I would never tell anyone you can’t get there from here, regarding getting to photograph for National Geographic. But, if that’s what you want, you have to want it really bad and dedicate yourself to developing your eye and photographic abilities to the very best you can, and then try to do even better than that. Don’t worry about being better than anybody you know personally or whose work you admire. Simply try to be better tomorrow than you were yesterday. You are not so much in competition with others as you are with yourself. Be your own toughest critic. Show only your best and develop your self-editing abilities so you know just what your best is. Beyond that, if you’re a documentary photographer, which I assume anybody who wants to work for the Geographic probably is, I’d suggest not spending all your time looking at other photographers but to look at other artists, painters, in particular, painters throughout the centuries. See how they take space and divide it, portion it out; how they capture your eye and attention with their use of a given space. How you put your pictures together is what will separate you from others, not in any revolutionary way, but in the way  you draw or do not draw a viewer in to your pictures. It’s not rocket science and it’s not necessarily even a craft now that digital imaging making prevails,  but it can be an art.
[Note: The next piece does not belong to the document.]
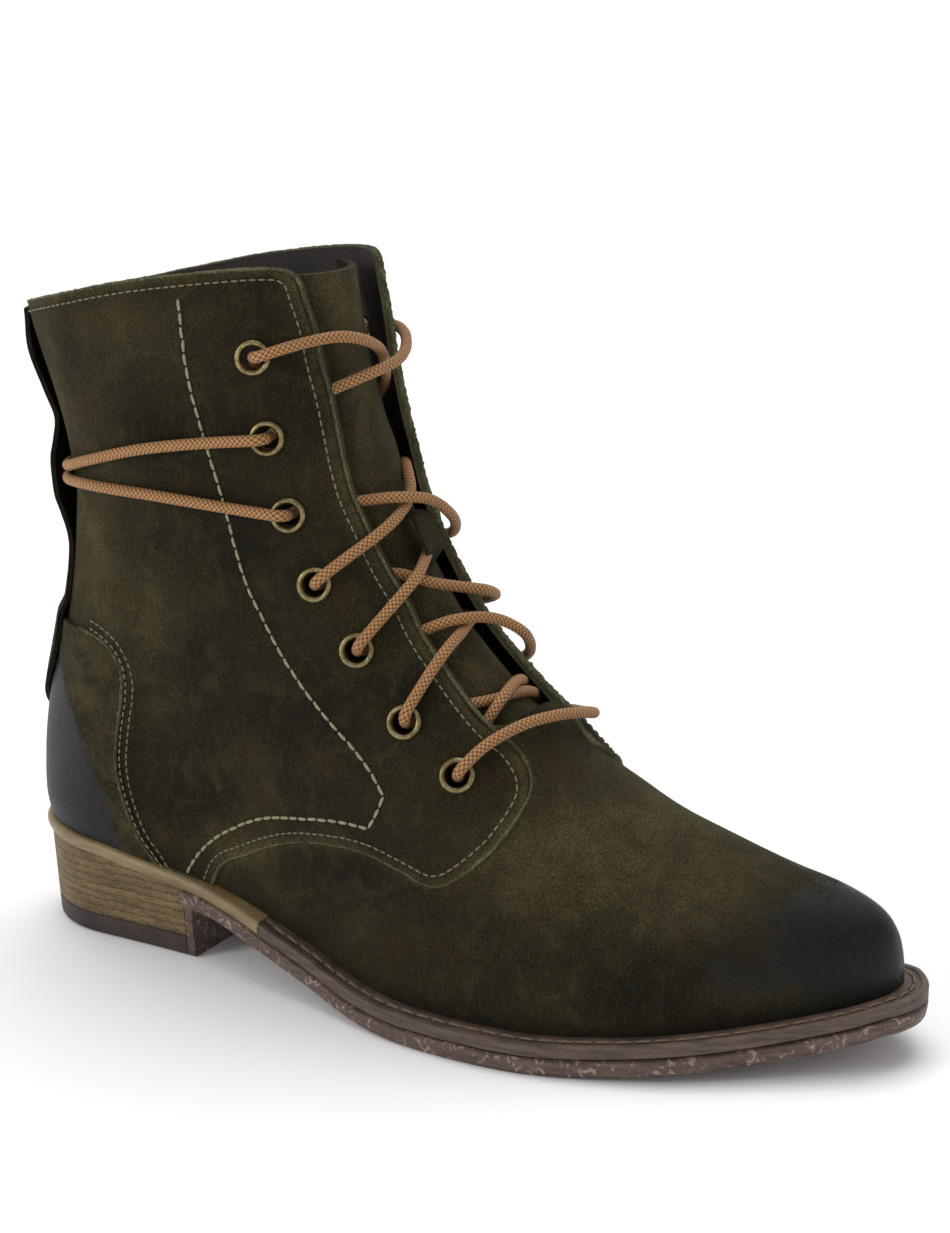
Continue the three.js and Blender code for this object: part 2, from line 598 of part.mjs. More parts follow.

So, if you want it badly enough, self-critique your work severely enough, and I don’t mean to go off the far end and become a despondent wreck–after all, they’re just pictures–you will grow. The whole thing comes down to being ready if the opportunity arises to show what you can do.

I’m not sure how they look at portfolios at National Geographic today.  I know they do, but I’m not sure just how or through whom.  I’m seeing some good work in the magazine today by photographers who’s names are not familiar to me.  You can still get seen there and if you are ready, somebody may give you that first great chance. But you need to be ready.

I’m not sure that’s a big help but I hope it might be.